Spanish royal sites were a diverse and global network in early modern World making royal power visible and effectual. They expanded to other territory intermittently under Spanish rule beyond the Iberian Peninsula such as the Duchy of Milan, the Kingdom of Naples and Sicily, the ten southernmost provinces of the Netherlands and the viceroyalties in America. They consisted of royal palaces and their affiliated landscapes such as forests, gardens, rural and urban centres, farms and factories. They were not only centres of administration, but also centres of innovation in culture, taste and technology. In this way, they were points for the transfer of knowledge, people and goods affording expansion and growth of the market place.

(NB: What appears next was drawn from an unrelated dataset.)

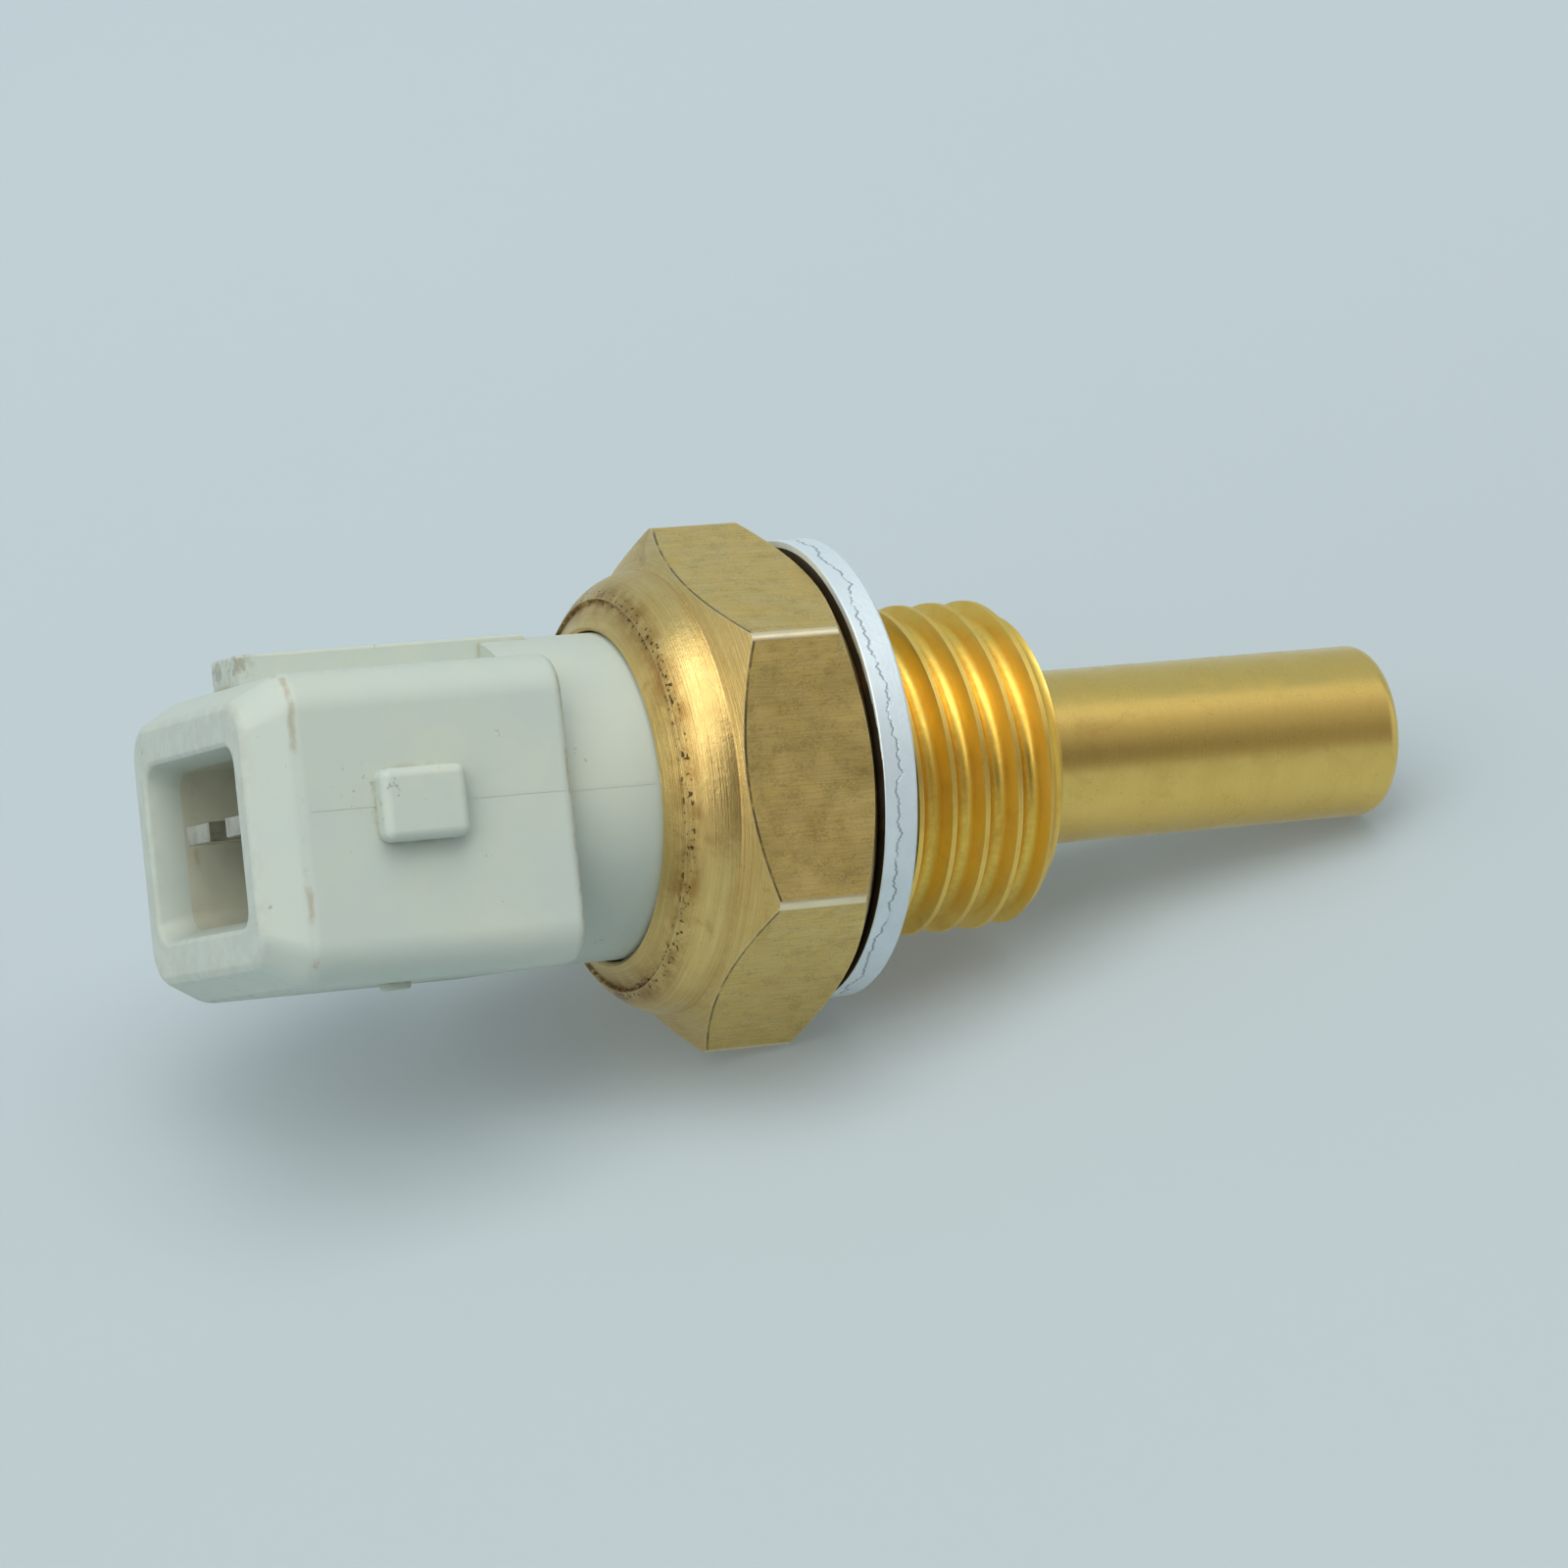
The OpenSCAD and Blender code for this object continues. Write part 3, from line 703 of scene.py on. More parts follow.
@dataclass(frozen=True)
class WasherFinish:
    """Stamped washer: smooth where the die sheared its rim, torn beyond a wavy dark line."""

    name: str
    base: Colour
    torn: Colour
    line: Colour
    rim_radius: float
    shear_place: float
    roughness: float = 0.42

    def build(self, fx: Effects, pose: Pose) -> bpy.types.Material:
        """Makes the material.

        Args:
            fx: The shared shader groups.
            pose: How the sensor lies, for patterns on its own axis.

        Returns:
            The material.
        """
        material, s, body = new_material(self.name)
        own = own_axes(s, pose)
        cylinder = s.group(fx.cylinder, Vector=own)
        radius, along = cylinder.outputs["Radius"], cylinder.outputs["Along"]
        rim = s.ramp(radius, self.rim_radius - 0.75, self.rim_radius - 0.65)
        sway = s.math("MULTIPLY", s.math("SUBTRACT", s.noise(s.stretched(own, (1, 1, 0.05)), 0.55, 6, 0.62), 0.5), 1.8)
        off = s.math("SUBTRACT", s.math("ADD", along, sway), self.shear_place)
        dark = s.math("MULTIPLY", s.ramp(s.math("ABSOLUTE", off), 0.075, 0.015), s.ramp(s.noise(own, 1.2, 3, 0.6), 0.3, 0.5))
        torn = s.math("MULTIPLY", s.ramp(off, 0, 0.06), rim)
        lines = s.noise(s.stretched(own, (1.2, 1.2, 9)), 1.6, 4, 0.6)
        cloud = s.noise(own, 1.1, 4, 0.6)
        colour = s.blend(s.ramp(cloud, 0.35, 0.7, 0, 0.6), self.base, self.torn)
        colour = s.blend(s.math("MULTIPLY", torn, 0.5), colour, self.torn)
        colour = s.blend(s.math("MULTIPLY", s.math("MULTIPLY", dark, rim), 0.8), colour, self.line)
        edge = s.group(fx.wear, Vector=own, Width=0.00012, Breakup=0.7, Size=1.5)
        colour = s.blend(s.math("MULTIPLY", edge.outputs[0], 0.5), colour, (0.95, 0.96, 0.97))
        body.inputs["Metallic"].default_value = 0.45
        s.feed(body, "Base Color", colour)
        rough = s.math("ADD", s.ramp(cloud, 0.3, 0.7, self.roughness * 0.85, self.roughness * 1.2), s.math("MULTIPLY", torn, 0.14), clamp=True)
        s.feed(body, "Roughness", rough)
        rags = s.math("MULTIPLY", s.noise(own, 4.5, 4, 0.65), torn)
        height = s.math("SUBTRACT", s.math("ADD", s.math("MULTIPLY", lines, 0.3), rags), s.math("MULTIPLY", dark, 0.8))
        bump = s.add("Bump", Strength=0.6, Distance=0.00004, Height=height)
        s.feed(body, "Normal", bump.outputs[0])
        return material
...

This symposium will investigate these centres as international geographies. The term ‘geography’ manifests our interest in the way the physicality of spaces and landscapes was acted upon and produced through cultural practices. This interlacing of physical and human agency is naturally wide-ranking and encompasses image-making, architectural, agricultural and administrative processes. Moreover, the religious geographies in Habsburg territories were particularly complex given that courtly forms of piety were coloured by local customs and traditions.

How were these royal geographies imagined and described? In what way do they activate histories and memories thus constructing loci of myth? How do they challenge existing interpretations of the boundaries between confessional identities and political solidarities? How do they help us to re-think the divisions between centres and peripheries of Habsburg power as kinetic and embodied spaces? For example, royal geographies beyond the kingdom of Castille within the Iberian Peninsula were ever more tightly interlinked with Madrid under Philip III and Philip IV when their respective favourites, the First Duke of Lerma and the Count-Duke of Olivares, were appointed as governors of the royal palaces in Castille and Andalusia and assumed authority over the Junta de Obras y Bosques, a committee set up by Philip II to manage the construction program of royal residences and palaces.

This workshop aims to reunite experts in this field, all from different disciplines (History of Art, History, History of Architecture, and Political Thought), with the objective of developing a comparative perspective on the complexities of royal geographies in a trans-national context.

This symposium is a collaboration of the History of Art Department and CREMS (Centre for Renaissance and Early Modern Studies) at the University of York, the University of Rey Juan Carlos, Madrid (URJC), and the University Institute ‘La Corte en Europa’ (IULCE ) of the Autonomous University of Madrid (UAM).